If you have a checkout of the PhotoMapAI source and want your additions to ship to other instances, you can instead add them below the # CURATED sentinel line in photomap/backend/data/cluster_vocab.txt. Phrases below that line are preserved across re-runs of the build_vocab.py script (see below).

The `build_vocab.py` Script (for developers)

The bundled vocabulary file at photomap/backend/data/cluster_vocab.txt is generated by scripts/build_vocab.py. Most users never need to run this — the bundled file is part of the release. The script exists so the vocabulary can be regenerated when the upstream datasets change or when we want to tune how the vocab is composed.

Run it from a checkout:

python scripts/build_vocab.py

It fetches three datasets:

Places365 scene categories (CSAILVision, CC).
OpenImages V7 boxable class descriptions (Google, CC-BY 4.0). These cover concrete object classes that humans have drawn bounding boxes around.
OpenImages V7 validation human-verified labels + the full OpenImages V7 class descriptions CSV. The script counts how often each class is verified present (Confidence=1.0) in the validation set, takes the top-N most-frequent classes, and joins against the class descriptions to recover human-readable phrases.

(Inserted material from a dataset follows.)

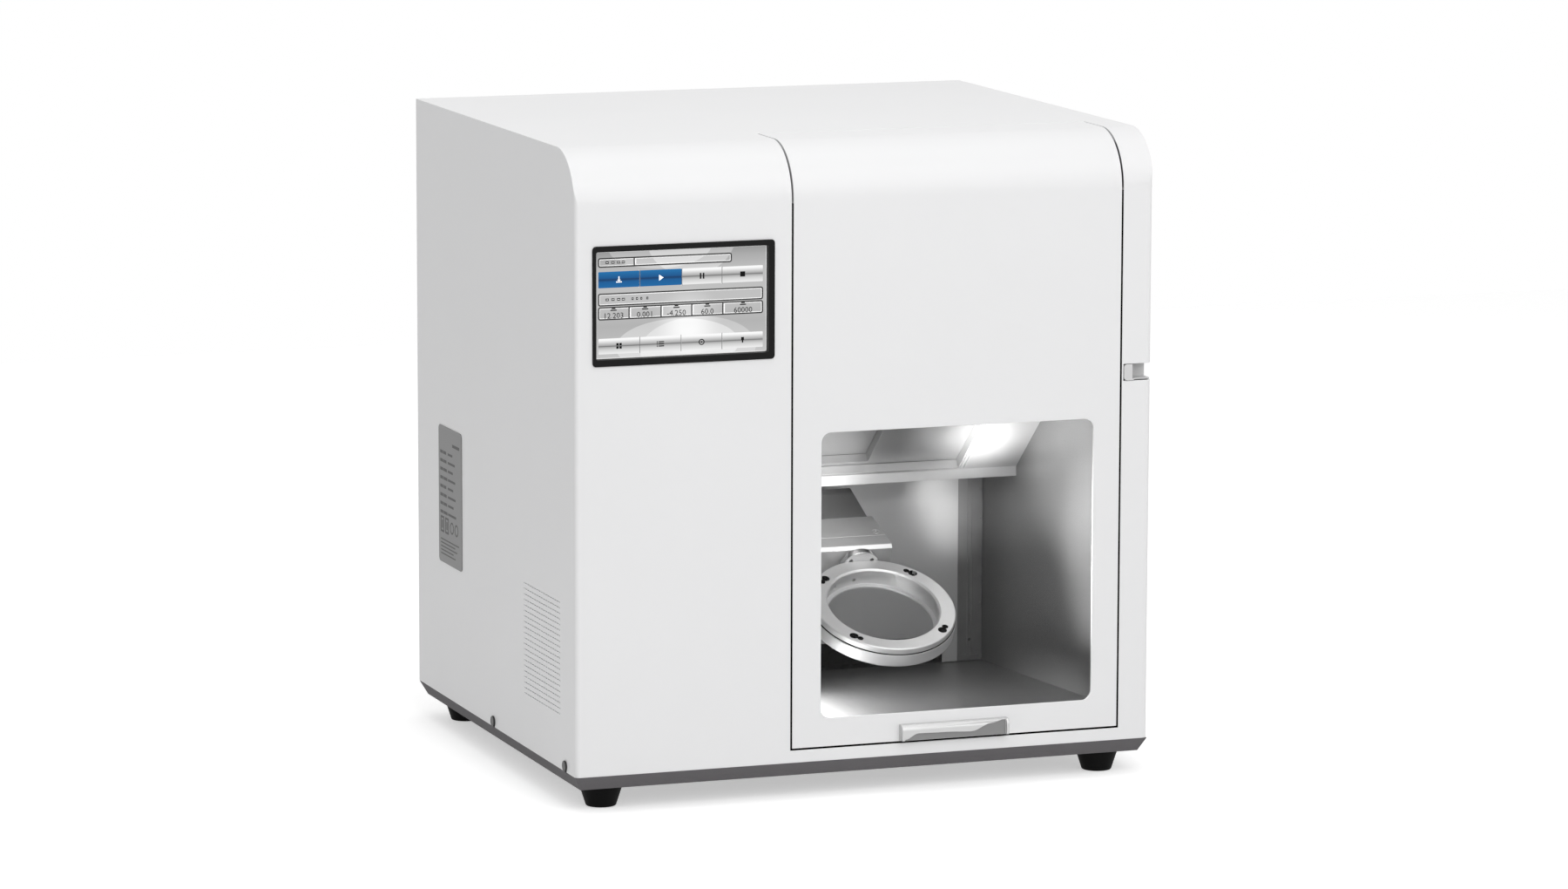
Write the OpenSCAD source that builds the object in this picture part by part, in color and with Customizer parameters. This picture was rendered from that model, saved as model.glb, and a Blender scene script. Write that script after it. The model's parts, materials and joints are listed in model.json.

Ranking the OpenImages V7 augmentation by real-photo verification frequency biases the vocabulary toward labels that actually show up in photographs, rather than the long tail of obscure trainable classes. The top-N cutoff is controlled by the TOP_VAL_LABELS constant near the top of the script (currently 1000). Larger values broaden coverage at the cost of a slower first-time index build.

All three sources are normalized — lowercased, underscores to spaces, length-bounded — and then merged with cross-source deduplication. Places365 wins over boxable on overlap; boxable wins over the validation-frequency set; anything below the # CURATED sentinel in the existing file is preserved verbatim across re-runs.

The output is written back to photomap/backend/data/cluster_vocab.txt. Commit both the script and the regenerated vocab file together — they are designed to be reproducible from the script alone, but downstream installs that consume the package only get the committed file.